• _INFORMATION SHOWN_
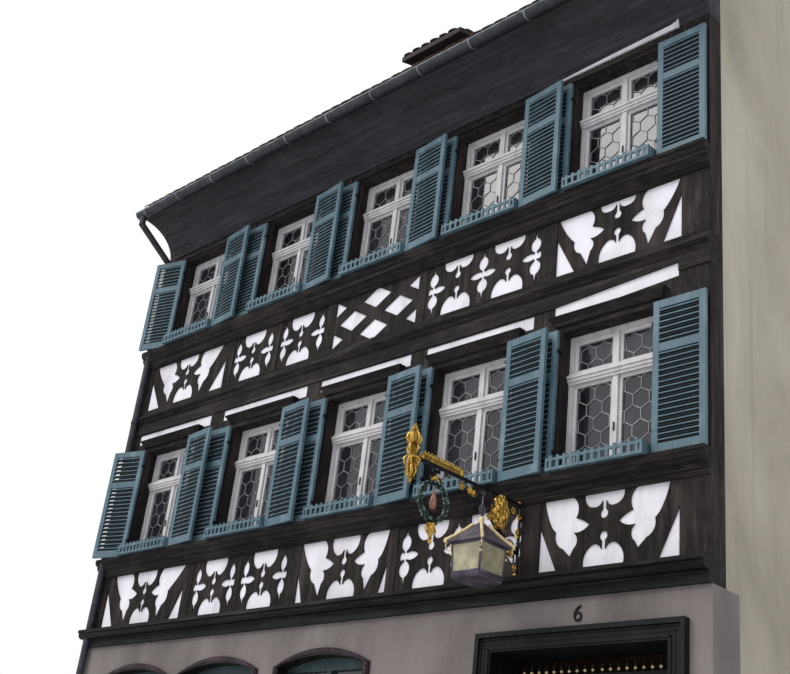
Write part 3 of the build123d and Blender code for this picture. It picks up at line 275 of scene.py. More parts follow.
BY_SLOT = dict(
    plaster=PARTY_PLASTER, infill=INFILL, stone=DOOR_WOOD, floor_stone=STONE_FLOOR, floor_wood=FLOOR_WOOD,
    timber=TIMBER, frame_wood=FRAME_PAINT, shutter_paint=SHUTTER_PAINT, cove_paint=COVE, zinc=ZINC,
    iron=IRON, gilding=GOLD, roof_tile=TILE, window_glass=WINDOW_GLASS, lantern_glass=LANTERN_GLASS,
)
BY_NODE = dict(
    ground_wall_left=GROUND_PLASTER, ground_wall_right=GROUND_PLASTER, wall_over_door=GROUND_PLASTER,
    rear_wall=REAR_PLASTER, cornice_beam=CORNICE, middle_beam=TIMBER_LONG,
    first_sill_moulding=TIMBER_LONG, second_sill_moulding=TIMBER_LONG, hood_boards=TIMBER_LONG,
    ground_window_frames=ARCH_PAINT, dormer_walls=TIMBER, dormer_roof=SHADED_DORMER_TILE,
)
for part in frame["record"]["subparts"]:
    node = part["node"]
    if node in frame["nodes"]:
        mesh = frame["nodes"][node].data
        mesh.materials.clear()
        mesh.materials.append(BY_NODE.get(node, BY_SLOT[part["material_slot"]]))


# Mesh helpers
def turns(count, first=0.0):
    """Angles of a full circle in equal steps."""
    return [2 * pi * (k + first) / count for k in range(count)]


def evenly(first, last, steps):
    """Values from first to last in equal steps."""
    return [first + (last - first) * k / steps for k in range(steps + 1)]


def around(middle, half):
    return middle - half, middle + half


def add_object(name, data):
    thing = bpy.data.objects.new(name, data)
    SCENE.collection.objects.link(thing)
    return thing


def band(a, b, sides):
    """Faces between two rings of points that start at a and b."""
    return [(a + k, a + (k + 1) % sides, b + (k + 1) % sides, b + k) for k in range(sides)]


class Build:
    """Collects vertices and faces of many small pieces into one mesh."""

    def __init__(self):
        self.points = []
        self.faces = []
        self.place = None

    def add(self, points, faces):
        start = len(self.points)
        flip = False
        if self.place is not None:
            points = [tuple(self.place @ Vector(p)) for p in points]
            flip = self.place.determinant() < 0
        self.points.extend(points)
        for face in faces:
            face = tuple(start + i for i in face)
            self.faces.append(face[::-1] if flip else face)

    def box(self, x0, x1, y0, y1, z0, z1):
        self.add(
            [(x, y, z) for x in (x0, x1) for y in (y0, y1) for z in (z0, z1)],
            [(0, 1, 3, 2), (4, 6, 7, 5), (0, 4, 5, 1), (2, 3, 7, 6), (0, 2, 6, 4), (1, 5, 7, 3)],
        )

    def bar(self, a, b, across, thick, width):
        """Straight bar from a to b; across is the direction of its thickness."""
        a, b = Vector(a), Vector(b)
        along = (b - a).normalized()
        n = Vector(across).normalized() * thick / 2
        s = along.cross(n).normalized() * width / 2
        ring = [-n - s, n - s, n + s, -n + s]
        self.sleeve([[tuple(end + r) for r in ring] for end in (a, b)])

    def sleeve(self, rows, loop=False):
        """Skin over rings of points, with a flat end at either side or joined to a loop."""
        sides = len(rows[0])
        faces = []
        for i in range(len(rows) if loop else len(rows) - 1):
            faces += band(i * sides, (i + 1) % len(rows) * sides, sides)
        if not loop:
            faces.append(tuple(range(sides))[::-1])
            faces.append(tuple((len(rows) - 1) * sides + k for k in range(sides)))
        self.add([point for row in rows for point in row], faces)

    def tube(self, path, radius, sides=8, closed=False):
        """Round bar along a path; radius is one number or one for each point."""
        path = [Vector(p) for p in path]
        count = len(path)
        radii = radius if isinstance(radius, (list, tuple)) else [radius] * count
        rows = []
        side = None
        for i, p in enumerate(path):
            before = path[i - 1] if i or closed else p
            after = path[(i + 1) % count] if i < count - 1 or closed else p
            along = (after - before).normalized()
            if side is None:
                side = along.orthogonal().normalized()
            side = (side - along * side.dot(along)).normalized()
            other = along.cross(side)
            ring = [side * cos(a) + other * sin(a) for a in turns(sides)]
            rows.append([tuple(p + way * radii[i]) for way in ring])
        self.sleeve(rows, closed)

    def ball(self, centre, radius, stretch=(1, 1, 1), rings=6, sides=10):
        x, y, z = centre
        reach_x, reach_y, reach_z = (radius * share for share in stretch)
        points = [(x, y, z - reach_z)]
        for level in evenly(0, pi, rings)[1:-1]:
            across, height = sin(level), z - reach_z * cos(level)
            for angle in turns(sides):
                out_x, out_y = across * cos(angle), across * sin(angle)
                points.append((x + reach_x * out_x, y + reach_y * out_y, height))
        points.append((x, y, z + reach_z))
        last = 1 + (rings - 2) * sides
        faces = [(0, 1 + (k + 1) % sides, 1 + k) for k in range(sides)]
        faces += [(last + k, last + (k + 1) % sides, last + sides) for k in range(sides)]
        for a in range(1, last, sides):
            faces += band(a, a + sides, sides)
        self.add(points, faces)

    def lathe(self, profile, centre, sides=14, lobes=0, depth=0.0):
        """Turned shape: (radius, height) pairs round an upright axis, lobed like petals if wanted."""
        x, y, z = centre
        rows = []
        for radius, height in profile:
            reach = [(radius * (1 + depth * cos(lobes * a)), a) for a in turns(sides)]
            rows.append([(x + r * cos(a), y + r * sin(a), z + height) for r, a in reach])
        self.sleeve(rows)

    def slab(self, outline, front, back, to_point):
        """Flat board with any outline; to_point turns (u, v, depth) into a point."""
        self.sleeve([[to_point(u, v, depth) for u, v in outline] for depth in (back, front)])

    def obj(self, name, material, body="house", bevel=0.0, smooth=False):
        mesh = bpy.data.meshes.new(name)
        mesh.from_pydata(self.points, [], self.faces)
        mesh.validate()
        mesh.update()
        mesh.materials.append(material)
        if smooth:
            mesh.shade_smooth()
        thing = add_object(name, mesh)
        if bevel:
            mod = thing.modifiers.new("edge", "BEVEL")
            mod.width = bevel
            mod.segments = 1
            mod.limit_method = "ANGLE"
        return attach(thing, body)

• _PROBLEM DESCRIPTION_
Repeat the listing above without any change.

• _TASK RESULT_
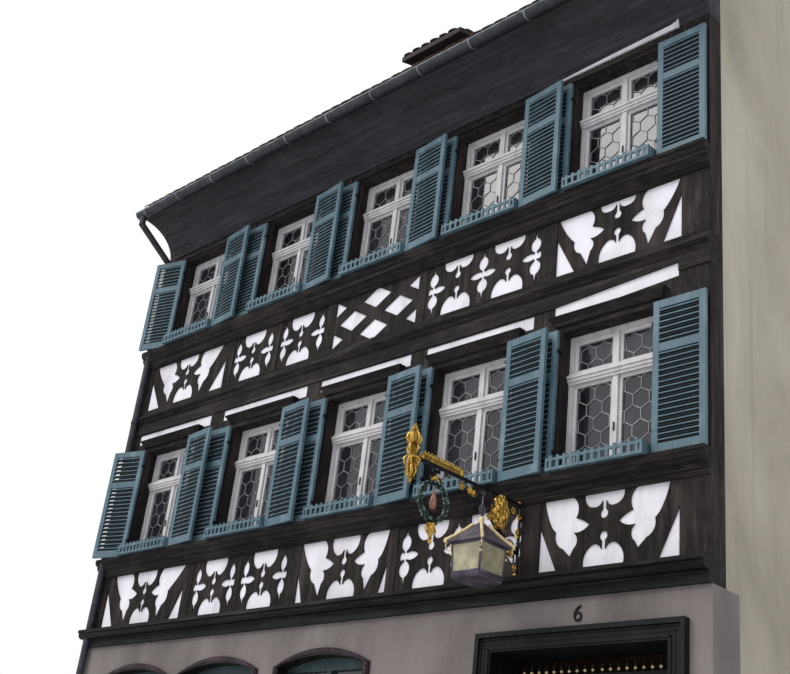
Write part 3 of the build123d and Blender code for this picture. It picks up at line 275 of scene.py. More parts follow.
BY_SLOT = dict(
    plaster=PARTY_PLASTER, infill=INFILL, stone=DOOR_WOOD, floor_stone=STONE_FLOOR, floor_wood=FLOOR_WOOD,
    timber=TIMBER, frame_wood=FRAME_PAINT, shutter_paint=SHUTTER_PAINT, cove_paint=COVE, zinc=ZINC,
    iron=IRON, gilding=GOLD, roof_tile=TILE, window_glass=WINDOW_GLASS, lantern_glass=LANTERN_GLASS,
)
BY_NODE = dict(
    ground_wall_left=GROUND_PLASTER, ground_wall_right=GROUND_PLASTER, wall_over_door=GROUND_PLASTER,
    rear_wall=REAR_PLASTER, cornice_beam=CORNICE, middle_beam=TIMBER_LONG,
    first_sill_moulding=TIMBER_LONG, second_sill_moulding=TIMBER_LONG, hood_boards=TIMBER_LONG,
    ground_window_frames=ARCH_PAINT, dormer_walls=TIMBER, dormer_roof=SHADED_DORMER_TILE,
)
for part in frame["record"]["subparts"]:
    node = part["node"]
    if node in frame["nodes"]:
        mesh = frame["nodes"][node].data
        mesh.materials.clear()
        mesh.materials.append(BY_NODE.get(node, BY_SLOT[part["material_slot"]]))


# Mesh helpers
def turns(count, first=0.0):
    """Angles of a full circle in equal steps."""
    return [2 * pi * (k + first) / count for k in range(count)]


def evenly(first, last, steps):
    """Values from first to last in equal steps."""
    return [first + (last - first) * k / steps for k in range(steps + 1)]


def around(middle, half):
    return middle - half, middle + half


def add_object(name, data):
    thing = bpy.data.objects.new(name, data)
    SCENE.collection.objects.link(thing)
    return thing


def band(a, b, sides):
    """Faces between two rings of points that start at a and b."""
    return [(a + k, a + (k + 1) % sides, b + (k + 1) % sides, b + k) for k in range(sides)]


class Build:
    """Collects vertices and faces of many small pieces into one mesh."""

    def __init__(self):
        self.points = []
        self.faces = []
        self.place = None

    def add(self, points, faces):
        start = len(self.points)
        flip = False
        if self.place is not None:
            points = [tuple(self.place @ Vector(p)) for p in points]
            flip = self.place.determinant() < 0
        self.points.extend(points)
        for face in faces:
            face = tuple(start + i for i in face)
            self.faces.append(face[::-1] if flip else face)

    def box(self, x0, x1, y0, y1, z0, z1):
        self.add(
            [(x, y, z) for x in (x0, x1) for y in (y0, y1) for z in (z0, z1)],
            [(0, 1, 3, 2), (4, 6, 7, 5), (0, 4, 5, 1), (2, 3, 7, 6), (0, 2, 6, 4), (1, 5, 7, 3)],
        )

    def bar(self, a, b, across, thick, width):
        """Straight bar from a to b; across is the direction of its thickness."""
        a, b = Vector(a), Vector(b)
        along = (b - a).normalized()
        n = Vector(across).normalized() * thick / 2
        s = along.cross(n).normalized() * width / 2
        ring = [-n - s, n - s, n + s, -n + s]
        self.sleeve([[tuple(end + r) for r in ring] for end in (a, b)])

    def sleeve(self, rows, loop=False):
        """Skin over rings of points, with a flat end at either side or joined to a loop."""
        sides = len(rows[0])
        faces = []
        for i in range(len(rows) if loop else len(rows) - 1):
            faces += band(i * sides, (i + 1) % len(rows) * sides, sides)
        if not loop:
            faces.append(tuple(range(sides))[::-1])
            faces.append(tuple((len(rows) - 1) * sides + k for k in range(sides)))
        self.add([point for row in rows for point in row], faces)

    def tube(self, path, radius, sides=8, closed=False):
        """Round bar along a path; radius is one number or one for each point."""
        path = [Vector(p) for p in path]
        count = len(path)
        radii = radius if isinstance(radius, (list, tuple)) else [radius] * count
        rows = []
        side = None
        for i, p in enumerate(path):
            before = path[i - 1] if i or closed else p
            after = path[(i + 1) % count] if i < count - 1 or closed else p
            along = (after - before).normalized()
            if side is None:
                side = along.orthogonal().normalized()
            side = (side - along * side.dot(along)).normalized()
            other = along.cross(side)
            ring = [side * cos(a) + other * sin(a) for a in turns(sides)]
            rows.append([tuple(p + way * radii[i]) for way in ring])
        self.sleeve(rows, closed)

    def ball(self, centre, radius, stretch=(1, 1, 1), rings=6, sides=10):
        x, y, z = centre
        reach_x, reach_y, reach_z = (radius * share for share in stretch)
        points = [(x, y, z - reach_z)]
        for level in evenly(0, pi, rings)[1:-1]:
            across, height = sin(level), z - reach_z * cos(level)
            for angle in turns(sides):
                out_x, out_y = across * cos(angle), across * sin(angle)
                points.append((x + reach_x * out_x, y + reach_y * out_y, height))
        points.append((x, y, z + reach_z))
        last = 1 + (rings - 2) * sides
        faces = [(0, 1 + (k + 1) % sides, 1 + k) for k in range(sides)]
        faces += [(last + k, last + (k + 1) % sides, last + sides) for k in range(sides)]
        for a in range(1, last, sides):
            faces += band(a, a + sides, sides)
        self.add(points, faces)

    def lathe(self, profile, centre, sides=14, lobes=0, depth=0.0):
        """Turned shape: (radius, height) pairs round an upright axis, lobed like petals if wanted."""
        x, y, z = centre
        rows = []
        for radius, height in profile:
            reach = [(radius * (1 + depth * cos(lobes * a)), a) for a in turns(sides)]
            rows.append([(x + r * cos(a), y + r * sin(a), z + height) for r, a in reach])
        self.sleeve(rows)

    def slab(self, outline, front, back, to_point):
        """Flat board with any outline; to_point turns (u, v, depth) into a point."""
        self.sleeve([[to_point(u, v, depth) for u, v in outline] for depth in (back, front)])

    def obj(self, name, material, body="house", bevel=0.0, smooth=False):
        mesh = bpy.data.meshes.new(name)
        mesh.from_pydata(self.points, [], self.faces)
        mesh.validate()
        mesh.update()
        mesh.materials.append(material)
        if smooth:
            mesh.shade_smooth()
        thing = add_object(name, mesh)
        if bevel:
            mod = thing.modifiers.new("edge", "BEVEL")
            mod.width = bevel
            mod.segments = 1
            mod.limit_method = "ANGLE"
        return attach(thing, body)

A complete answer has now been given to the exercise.